_Information shown_

────────────────────────────────────────

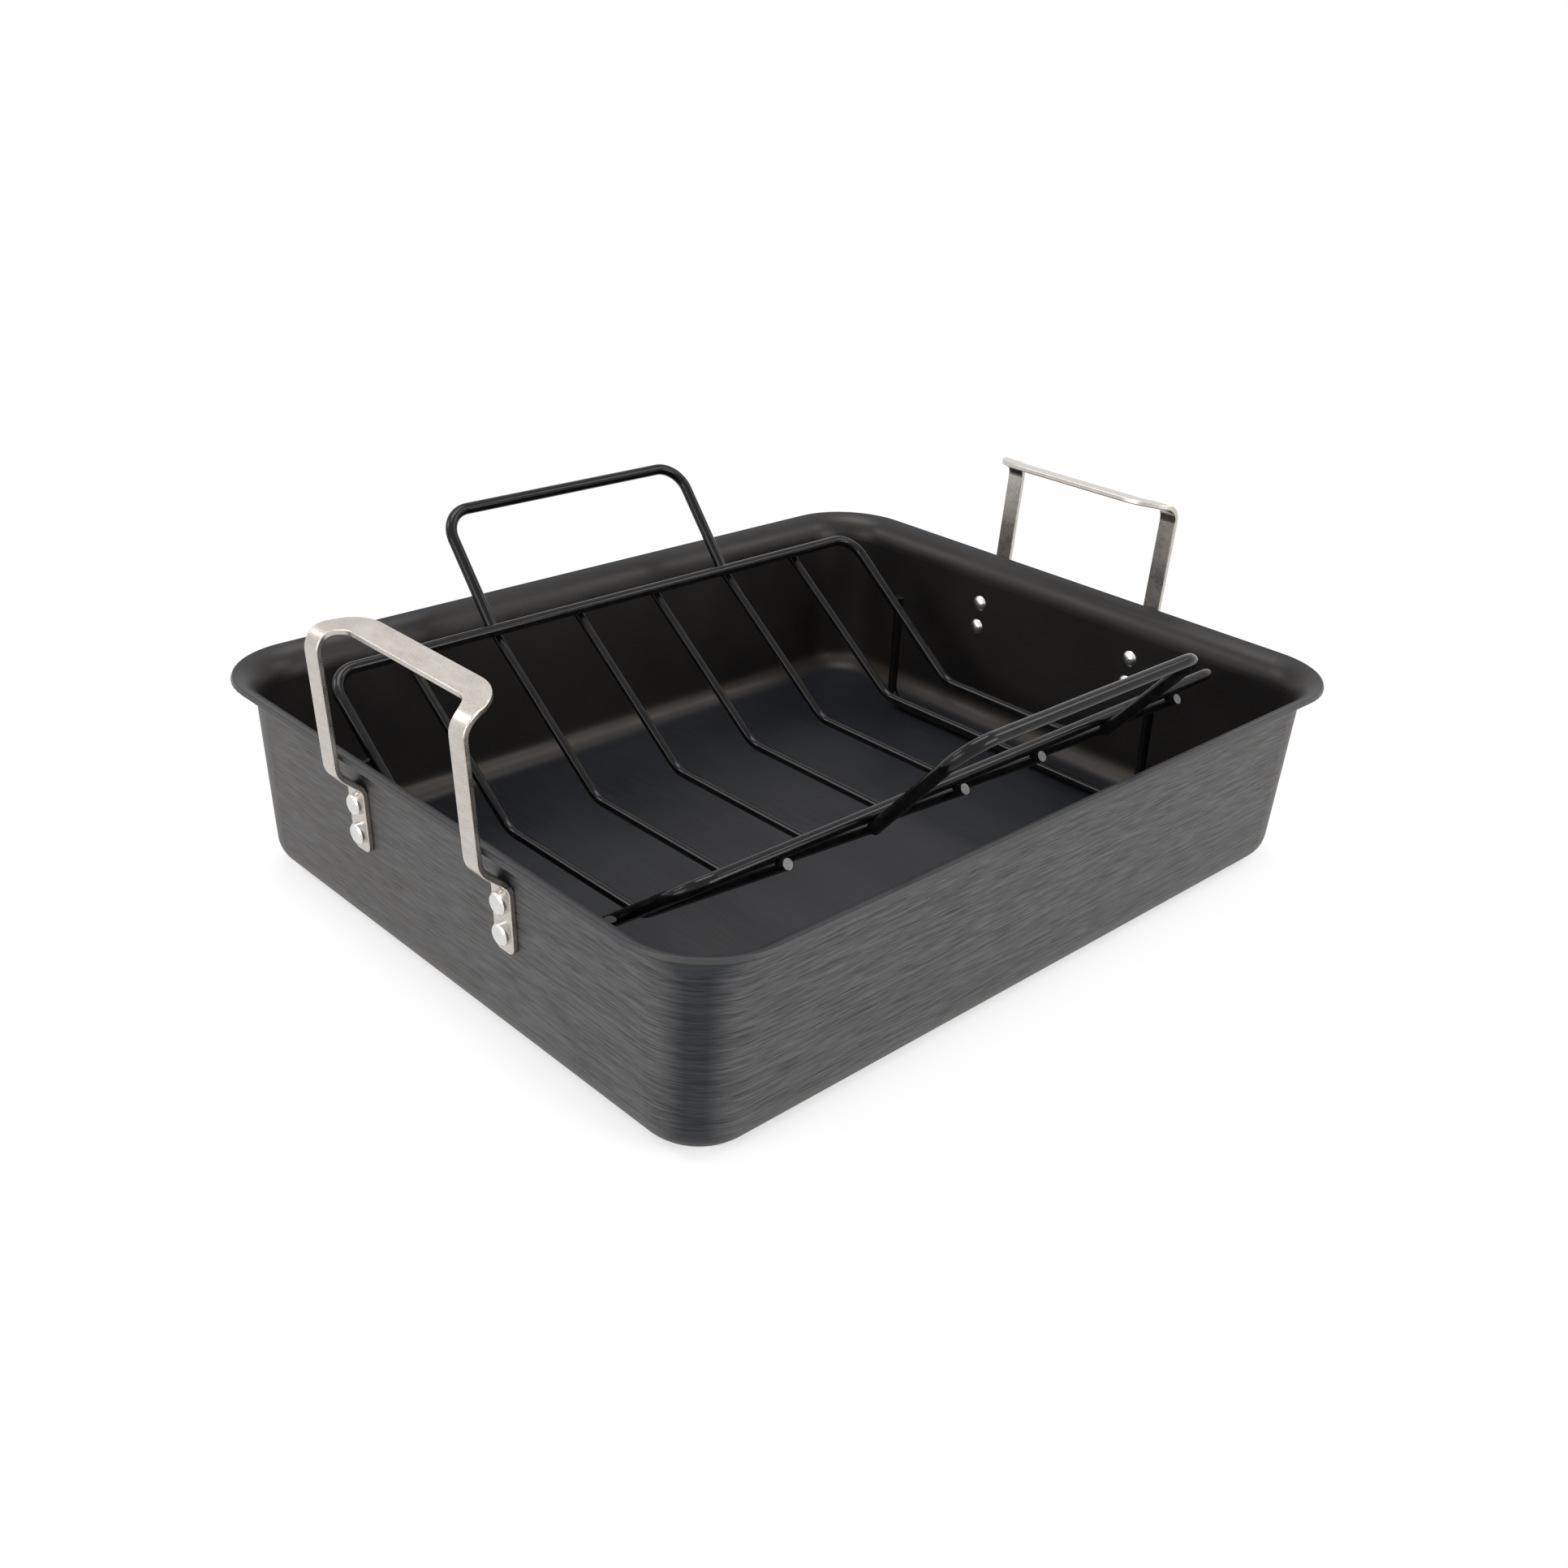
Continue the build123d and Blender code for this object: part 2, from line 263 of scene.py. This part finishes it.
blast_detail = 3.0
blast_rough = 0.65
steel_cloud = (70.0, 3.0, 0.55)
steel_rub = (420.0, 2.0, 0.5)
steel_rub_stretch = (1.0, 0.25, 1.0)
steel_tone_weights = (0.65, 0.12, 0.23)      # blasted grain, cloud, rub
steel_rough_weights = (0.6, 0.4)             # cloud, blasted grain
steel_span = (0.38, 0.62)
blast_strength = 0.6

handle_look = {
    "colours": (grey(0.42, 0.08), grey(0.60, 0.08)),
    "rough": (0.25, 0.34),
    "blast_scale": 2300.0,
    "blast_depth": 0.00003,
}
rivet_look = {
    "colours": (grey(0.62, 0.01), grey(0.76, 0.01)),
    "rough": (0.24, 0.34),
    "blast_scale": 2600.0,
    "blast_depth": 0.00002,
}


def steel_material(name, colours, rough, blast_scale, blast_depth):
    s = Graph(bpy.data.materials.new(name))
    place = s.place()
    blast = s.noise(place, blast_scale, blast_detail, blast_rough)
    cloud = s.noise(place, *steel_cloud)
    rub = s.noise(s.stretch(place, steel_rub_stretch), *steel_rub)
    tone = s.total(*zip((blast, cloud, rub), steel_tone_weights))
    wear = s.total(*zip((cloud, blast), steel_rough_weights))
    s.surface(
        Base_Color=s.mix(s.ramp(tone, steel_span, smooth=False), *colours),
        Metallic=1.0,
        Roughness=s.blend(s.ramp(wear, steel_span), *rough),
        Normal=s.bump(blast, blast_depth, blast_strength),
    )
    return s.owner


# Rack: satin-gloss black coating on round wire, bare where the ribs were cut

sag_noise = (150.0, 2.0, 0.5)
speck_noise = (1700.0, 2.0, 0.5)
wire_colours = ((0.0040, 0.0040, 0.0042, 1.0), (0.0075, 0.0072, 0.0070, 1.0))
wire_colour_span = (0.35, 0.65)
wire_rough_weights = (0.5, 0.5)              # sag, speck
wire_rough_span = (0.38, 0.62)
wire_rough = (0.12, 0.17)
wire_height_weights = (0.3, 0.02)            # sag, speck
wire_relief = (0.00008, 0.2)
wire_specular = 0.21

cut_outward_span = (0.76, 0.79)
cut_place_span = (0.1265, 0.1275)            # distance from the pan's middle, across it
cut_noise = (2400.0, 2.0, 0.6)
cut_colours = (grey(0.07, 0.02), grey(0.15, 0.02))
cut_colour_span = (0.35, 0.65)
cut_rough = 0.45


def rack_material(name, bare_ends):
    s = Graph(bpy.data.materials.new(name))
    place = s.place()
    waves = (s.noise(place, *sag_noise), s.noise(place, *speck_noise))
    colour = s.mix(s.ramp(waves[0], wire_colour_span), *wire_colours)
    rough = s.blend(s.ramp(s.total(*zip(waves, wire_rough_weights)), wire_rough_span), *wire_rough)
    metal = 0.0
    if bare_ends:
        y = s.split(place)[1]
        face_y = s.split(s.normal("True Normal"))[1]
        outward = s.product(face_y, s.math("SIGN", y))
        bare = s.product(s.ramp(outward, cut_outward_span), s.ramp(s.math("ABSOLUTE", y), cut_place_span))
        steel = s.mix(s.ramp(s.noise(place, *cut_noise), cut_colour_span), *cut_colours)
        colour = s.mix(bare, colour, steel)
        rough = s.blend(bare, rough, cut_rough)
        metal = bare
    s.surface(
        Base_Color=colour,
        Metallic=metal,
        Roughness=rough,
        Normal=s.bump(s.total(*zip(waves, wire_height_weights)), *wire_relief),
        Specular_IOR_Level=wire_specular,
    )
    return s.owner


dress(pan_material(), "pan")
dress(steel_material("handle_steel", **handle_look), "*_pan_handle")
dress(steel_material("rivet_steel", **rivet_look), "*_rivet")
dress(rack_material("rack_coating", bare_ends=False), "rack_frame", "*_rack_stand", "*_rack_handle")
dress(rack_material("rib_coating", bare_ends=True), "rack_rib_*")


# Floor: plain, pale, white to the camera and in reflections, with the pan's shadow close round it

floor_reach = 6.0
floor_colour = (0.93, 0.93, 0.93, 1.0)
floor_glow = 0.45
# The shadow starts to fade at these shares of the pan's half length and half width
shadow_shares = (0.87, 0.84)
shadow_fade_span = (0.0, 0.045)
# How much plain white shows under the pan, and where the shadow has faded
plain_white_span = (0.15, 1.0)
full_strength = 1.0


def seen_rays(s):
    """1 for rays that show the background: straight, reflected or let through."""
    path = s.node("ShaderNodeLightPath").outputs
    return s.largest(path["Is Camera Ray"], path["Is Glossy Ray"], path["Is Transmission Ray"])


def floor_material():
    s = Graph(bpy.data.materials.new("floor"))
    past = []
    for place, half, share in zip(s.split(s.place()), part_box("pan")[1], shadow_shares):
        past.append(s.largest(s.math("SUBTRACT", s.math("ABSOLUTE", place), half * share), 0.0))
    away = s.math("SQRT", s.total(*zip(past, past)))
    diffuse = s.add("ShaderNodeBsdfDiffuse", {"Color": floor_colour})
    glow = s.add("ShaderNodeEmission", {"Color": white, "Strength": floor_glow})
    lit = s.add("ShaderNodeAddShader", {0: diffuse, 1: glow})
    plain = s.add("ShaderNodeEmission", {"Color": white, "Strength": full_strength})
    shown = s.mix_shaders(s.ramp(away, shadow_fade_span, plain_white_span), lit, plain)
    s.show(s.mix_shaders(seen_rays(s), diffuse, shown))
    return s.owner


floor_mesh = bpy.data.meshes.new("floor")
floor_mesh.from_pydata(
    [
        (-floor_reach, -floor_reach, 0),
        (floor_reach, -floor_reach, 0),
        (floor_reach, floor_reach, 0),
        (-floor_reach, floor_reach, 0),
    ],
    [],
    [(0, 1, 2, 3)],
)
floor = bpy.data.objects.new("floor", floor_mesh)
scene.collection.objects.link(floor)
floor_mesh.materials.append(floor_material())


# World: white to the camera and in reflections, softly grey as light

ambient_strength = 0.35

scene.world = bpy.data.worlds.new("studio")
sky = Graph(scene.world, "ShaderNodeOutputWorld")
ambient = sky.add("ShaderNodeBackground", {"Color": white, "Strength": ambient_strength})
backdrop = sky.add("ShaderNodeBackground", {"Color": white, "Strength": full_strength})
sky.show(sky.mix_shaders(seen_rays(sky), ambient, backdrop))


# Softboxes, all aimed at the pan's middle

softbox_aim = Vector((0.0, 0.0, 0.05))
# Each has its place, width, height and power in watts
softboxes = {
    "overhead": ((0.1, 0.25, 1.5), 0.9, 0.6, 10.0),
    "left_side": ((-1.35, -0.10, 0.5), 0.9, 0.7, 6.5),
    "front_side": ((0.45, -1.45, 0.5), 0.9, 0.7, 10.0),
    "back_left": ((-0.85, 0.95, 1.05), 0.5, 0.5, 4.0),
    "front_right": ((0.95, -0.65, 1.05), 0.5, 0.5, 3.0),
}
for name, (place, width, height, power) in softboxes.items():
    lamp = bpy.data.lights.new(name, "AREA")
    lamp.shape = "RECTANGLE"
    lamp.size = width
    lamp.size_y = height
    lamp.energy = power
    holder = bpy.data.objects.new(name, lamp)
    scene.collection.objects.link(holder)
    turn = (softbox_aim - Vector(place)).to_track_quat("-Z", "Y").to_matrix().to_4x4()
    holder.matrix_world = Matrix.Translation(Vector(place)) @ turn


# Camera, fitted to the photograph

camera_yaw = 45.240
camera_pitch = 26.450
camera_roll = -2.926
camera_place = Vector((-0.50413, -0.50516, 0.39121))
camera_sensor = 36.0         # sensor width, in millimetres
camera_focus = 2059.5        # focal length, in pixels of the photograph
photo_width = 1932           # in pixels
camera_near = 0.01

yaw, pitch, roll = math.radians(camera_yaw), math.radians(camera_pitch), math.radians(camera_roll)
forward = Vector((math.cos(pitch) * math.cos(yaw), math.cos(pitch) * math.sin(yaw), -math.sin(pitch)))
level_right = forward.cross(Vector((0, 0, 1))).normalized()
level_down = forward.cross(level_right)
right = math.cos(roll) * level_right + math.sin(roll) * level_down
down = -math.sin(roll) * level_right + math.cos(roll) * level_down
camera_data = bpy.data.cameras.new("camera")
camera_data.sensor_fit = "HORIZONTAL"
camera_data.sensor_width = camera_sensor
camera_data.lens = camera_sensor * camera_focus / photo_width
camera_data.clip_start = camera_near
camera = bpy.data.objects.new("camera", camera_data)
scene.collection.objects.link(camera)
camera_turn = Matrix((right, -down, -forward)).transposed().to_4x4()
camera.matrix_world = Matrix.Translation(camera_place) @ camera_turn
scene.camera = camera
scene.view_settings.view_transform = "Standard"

────────────────────────────────────────

_Short exercise_
Print the material above verbatim, first line through the line containing "# Rack: satin-gloss", both included.

_Correct output_
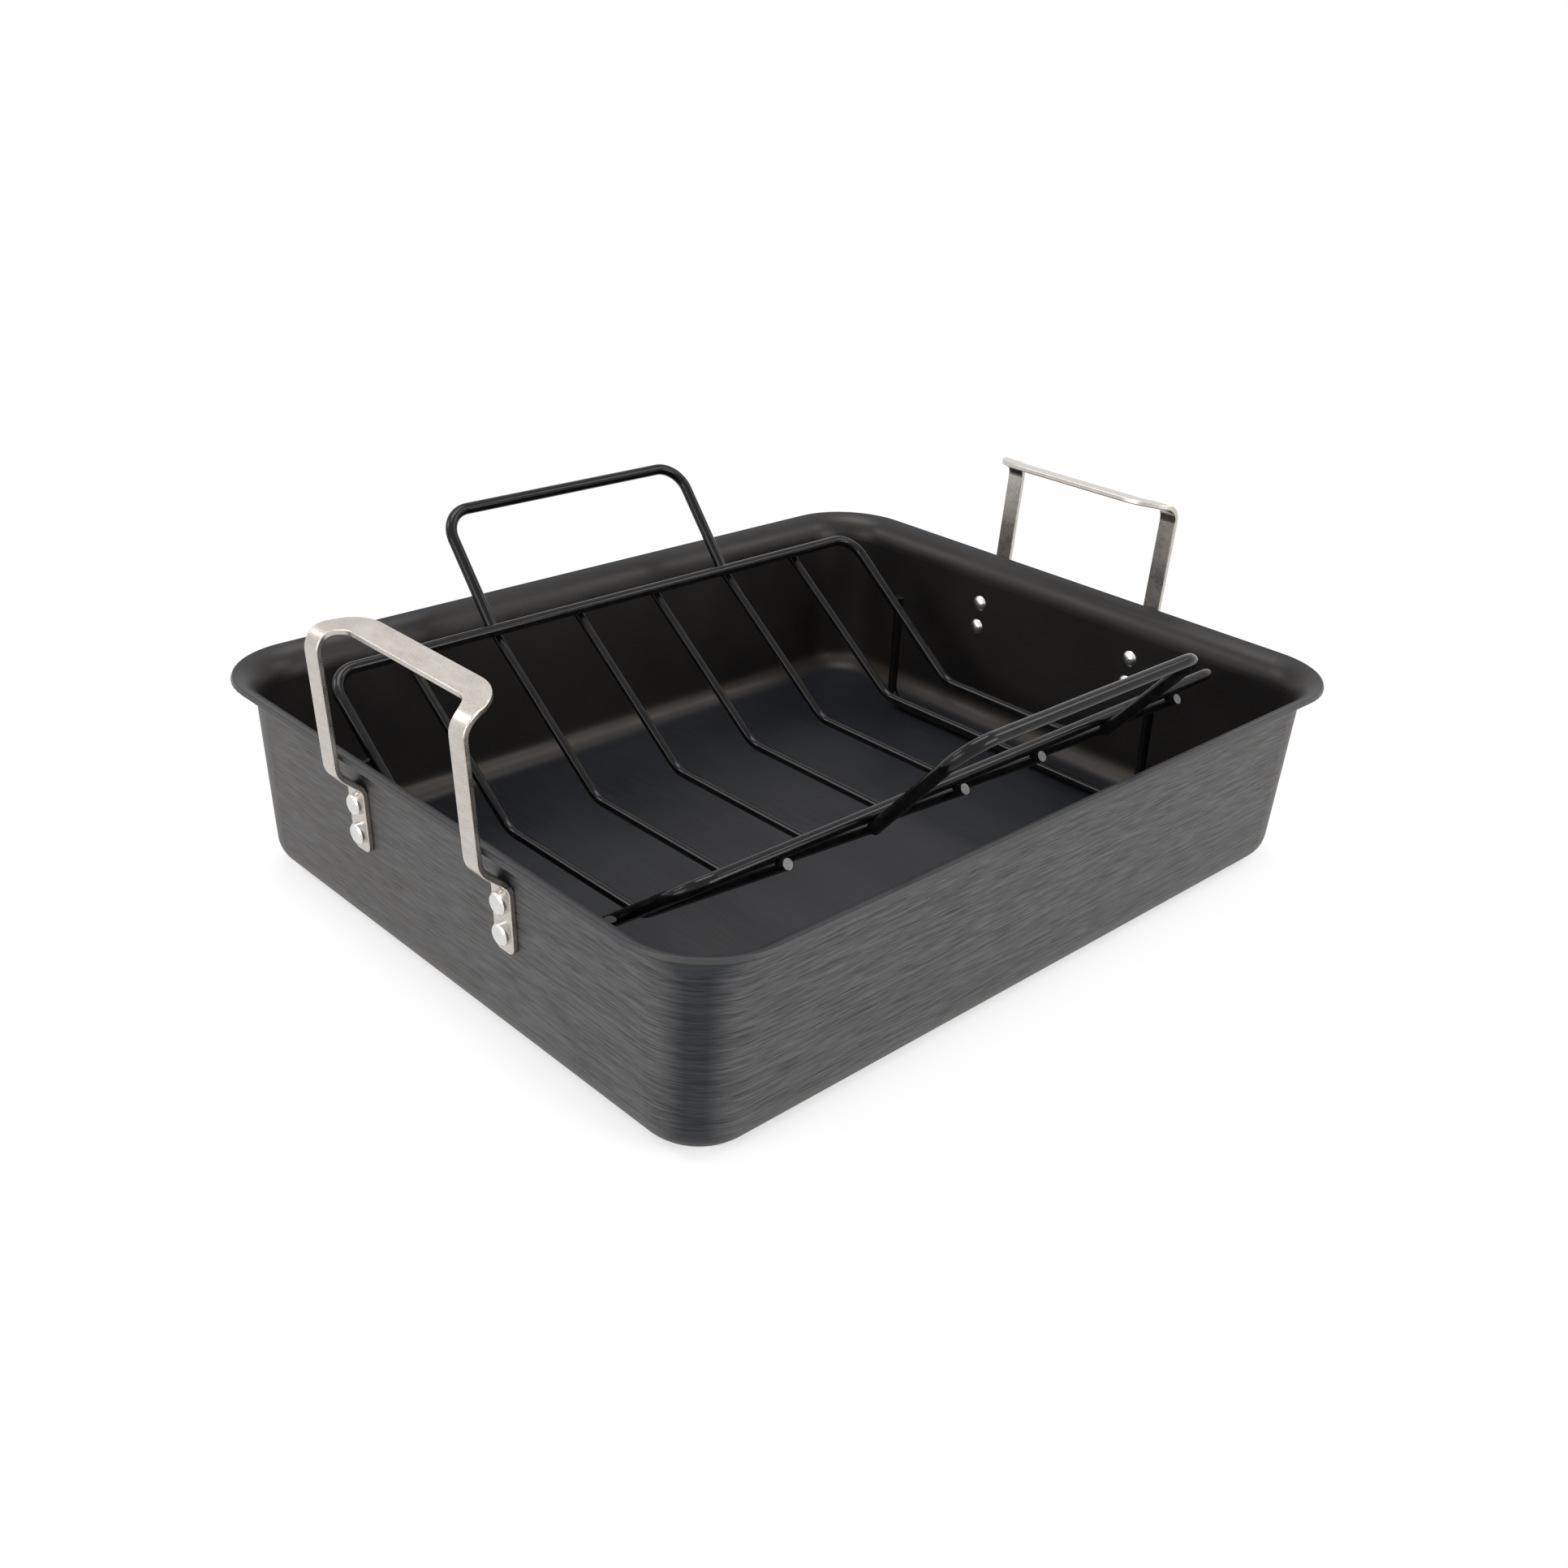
Continue the build123d and Blender code for this object: part 2, from line 263 of scene.py. This part finishes it.
blast_detail = 3.0
blast_rough = 0.65
steel_cloud = (70.0, 3.0, 0.55)
steel_rub = (420.0, 2.0, 0.5)
steel_rub_stretch = (1.0, 0.25, 1.0)
steel_tone_weights = (0.65, 0.12, 0.23)      # blasted grain, cloud, rub
steel_rough_weights = (0.6, 0.4)             # cloud, blasted grain
steel_span = (0.38, 0.62)
blast_strength = 0.6

handle_look = {
    "colours": (grey(0.42, 0.08), grey(0.60, 0.08)),
    "rough": (0.25, 0.34),
    "blast_scale": 2300.0,
    "blast_depth": 0.00003,
}
rivet_look = {
    "colours": (grey(0.62, 0.01), grey(0.76, 0.01)),
    "rough": (0.24, 0.34),
    "blast_scale": 2600.0,
    "blast_depth": 0.00002,
}


def steel_material(name, colours, rough, blast_scale, blast_depth):
    s = Graph(bpy.data.materials.new(name))
    place = s.place()
    blast = s.noise(place, blast_scale, blast_detail, blast_rough)
    cloud = s.noise(place, *steel_cloud)
    rub = s.noise(s.stretch(place, steel_rub_stretch), *steel_rub)
    tone = s.total(*zip((blast, cloud, rub), steel_tone_weights))
    wear = s.total(*zip((cloud, blast), steel_rough_weights))
    s.surface(
        Base_Color=s.mix(s.ramp(tone, steel_span, smooth=False), *colours),
        Metallic=1.0,
        Roughness=s.blend(s.ramp(wear, steel_span), *rough),
        Normal=s.bump(blast, blast_depth, blast_strength),
    )
    return s.owner


# Rack: satin-gloss black coating on round wire, bare where the ribs were cut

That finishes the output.